Explore emergent selection practices. Emergent selection techniques are being deployed and experimented with across the country. Connect with other campuses to understand what practices are working, within what contexts, and why. Some of these include anonymizing certain aspects of candidate review, like where their publications come from (e.g., Yale University’s Molecular Biophysics and Biochemistry Department), applying holistic review standards from admissions (Bastedo et al., 2018), re-examining candidates even if they fall underneath a threshold (Culpepper et al., 2023), and moving away from a list in which candidates are ranked from first to last toward a threshold list that indicates the suitability of all finalists (White-Lewis et al., in press).**

Damani White-Lewis studies racial inequality in academic careers using methods and theories from organizational behavior and social psychology. He regularly advises organizations on issues related to the academic profession, racial equity, and institutional transformation in higher education.
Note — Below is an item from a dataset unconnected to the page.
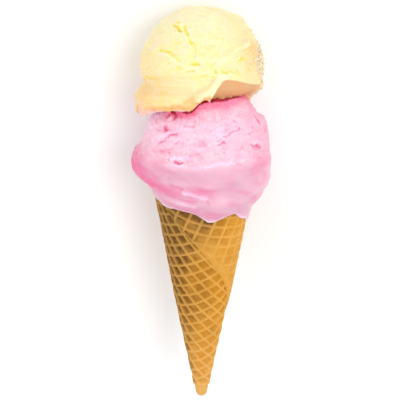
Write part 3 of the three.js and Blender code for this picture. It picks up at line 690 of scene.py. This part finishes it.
def make_yellow():
    """Each point is the centre plus its direction times form and relief, as for the pink scoop, with
    the band's layers, a fold, a roll and ice crystals added. Below its edge lies the flat underside,
    tinged by the pink that it melts into where the skirt is whole. The layers say where each colour
    goes: painted shade in hollows, on the sides, the roll, the undercut and along the lower edge,
    painted light and highlights, the skirt's streaks and the icy specks."""
    azimuth, elevation = scoop_grid(yellow_edge)
    form = yellow_form(azimuth, elevation)
    way = directions(azimuth, elevation)
    centre = np.array([0, 0, YELLOW_HEIGHT])
    base = centre + form[..., None] * way
    edge = yellow_edge(azimuth)
    missing = torn_share(azimuth, elevation)
    whole = 1 - missing
    crease = yellow_crease(azimuth)
    torn = ease(elevation, crease, crease + 7)
    band = (1 - torn) * whole
    quiet = 1 - spot(azimuth, elevation, (180, -5), (40, 45))
    a, e = shaken(azimuth, elevation, base, 50)
    cracks = strokes(a, e, YELLOW_CRACKS, 0.95) * broken(base, 3.2, 61)
    valleys = strokes(a, e, YELLOW_CRACKS, 3.0)
    holes = np.maximum(strokes(a, e, YELLOW_PITS, 1.2), 0.5 * torn * pits(base, 3.8, 0.3, 0.9, 55))
    faint = strokes(a, e, YELLOW_FAINT, 1.0)
    lips = strokes(a, e + 2.4, YELLOW_CRACKS, 1.5)
    ridges = strokes(a, e, YELLOW_RIDGES, 1.8) * broken(base, 5, 62)
    fold = strokes(a, e, YELLOW_FOLD, 3.4)
    shade = strokes(a, e, YELLOW_FOLD_SHADE, 1.8)
    roll = strokes(a, e, YELLOW_ROLL, 2.1)
    streak = np.maximum(strokes(a, e, PINK_STREAK, 2.0), 0.7 * strokes(a, e, PINK_SQUEEZED, 2.2))
    flakes = flake_lines(base, 3.6, 7, 53)
    layered = rough(base * np.array([0.2, 0.2, 1.5]), 3.2, 3, 58)
    far = np.hypot(turned(azimuth - 94) / 46, (elevation - 4) / 42) + 0.28 * rough(base, 7, 3, 63)
    frost = 1 - ease(far, 0.62, 1.0)
    crystals = pits(base, 1.9, 0.5, 1.1, 59) * ease(frost, 0.1, 0.7)
    depth = 0.7 * cracks + 0.3 * valleys + 0.9 * holes + 0.5 * faint + 0.4 * torn * flakes + 0.6 * shade
    uneven = torn * (0.5 * rough(base * DRAWN_OUT, 4.0, 3, 56) + 0.15 * rough(base, 1.2, 2, 57))
    fine = uneven + 0.5 * band * layered + crystals + 0.2 * missing * layered
    relief = (fine - depth + 0.35 * lips + 0.7 * ridges) * quiet + 1.5 * fold + 1.2 * roll + 0.4 * streak
    relief = relief * ease(elevation, edge, edge + 2.5)
    distance = form + relief
    below = elevation < edge - TINY
    distance = np.where(below, yellow_underside(azimuth, elevation), distance)
    # Painted shade on the undercut where the skirt is torn off.
    undercut_shade = missing * ease(yellow_cut_top(azimuth) - elevation, -0.5, 1.5) * (1 - ease(azimuth, 64, 84))
    undercut_shade = undercut_shade * (0.8 + 0.2 * (1 - ease(elevation, edge, edge + 9)))
    # Painted shade along the lower edge of the whole skirt.
    lower_edge_shade = (1 - ease(elevation, edge, edge + 5)) * whole * broken(base, 4, 66) * ~below
    low = (1 - ease(elevation, edge + 1, edge + 7)) * whole * ~below
    # Painted shade in cracks, pits, grooves and low bumps.
    hollow_shade = (0.9 * cracks + 0.25 * valleys + holes + 0.45 * faint + 0.3 * torn * flakes
              + 0.2 * ease(-uneven, 0.05, 0.8))
    # Painted shade on both sides.
    side_shade = (0.32 * hill_round(azimuth, -72, 30) * (1 - 0.8 * ease(elevation, 5, 30))
             + 0.38 * hill_round(azimuth, 58, 32) + 0.5 * spot(azimuth, elevation, (62, 22), (14, 14)))
    # Streaks of the skirt's layers, with painted shade stronger on the left.
    banded = band * (0.28 + 0.3 * ease(layered, -0.2, 0.8)) * (1 - 0.8 * ease(azimuth, -40, 0))
    # Painted shade under the torn end of the skirt.
    torn_end_shade = 0.5 * spot(azimuth, elevation, (-4, -17), (9, 4.5)) * (1 + 0.6 * rough(base, 3, 2, 65))
    # Along the lower edge, on the roll and beside the fold the colour is painted shade.
    shade_and_streaks = side_shade + banded + torn_end_shade + low + 0.9 * roll + 0.4 * shade
    # Painted light on the top.
    lit = 0.5 * ease(elevation, 20, 55) * (1 - 0.7 * ease(azimuth, 10, 70))
    # Painted highlights on the fold, ridges, lips and bumps.
    pale = lit + 0.8 * fold + 0.9 * ridges + 0.4 * lips + 0.3 * ease(uneven, 0.1, 0.8)
    layers = {
        "hollow_shade": np.clip(hollow_shade, 0, 1) * quiet,
        "shade_and_streaks": np.clip(shade_and_streaks, 0, 1),
        "pale": np.clip(pale, 0, 1),
        # Painted shade on the undercut and along the lower edge.
        "undercut_shade": np.maximum(undercut_shade, 0.7 * lower_edge_shade),
        "frost": frost * broken(base, 3, 64),
        "streak": np.where(below, whole, streak),
    }
    return grid_piece("yellow_ice_cream", centre + distance[..., None] * way, layers)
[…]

Dr. White-Lewis is an assistant professor of higher education at the University of Pennsylvania Graduate School of Education.

* White-Lewis, D., & McLewis, C. (2021). Deeper than the pool: The merit of mentoring in advancing faculty diversity. Paper presented at the annual meeting of the Association for the Study of Higher Education, San Juan, PR.

** White-Lewis, D., O’Meara, K., Wessel, J., Anderson, J., Culpepper, D., & Templeton, J. (in press). Making the band: Constructing competitiveness in faculty hiring decisions. Inside Higher Education.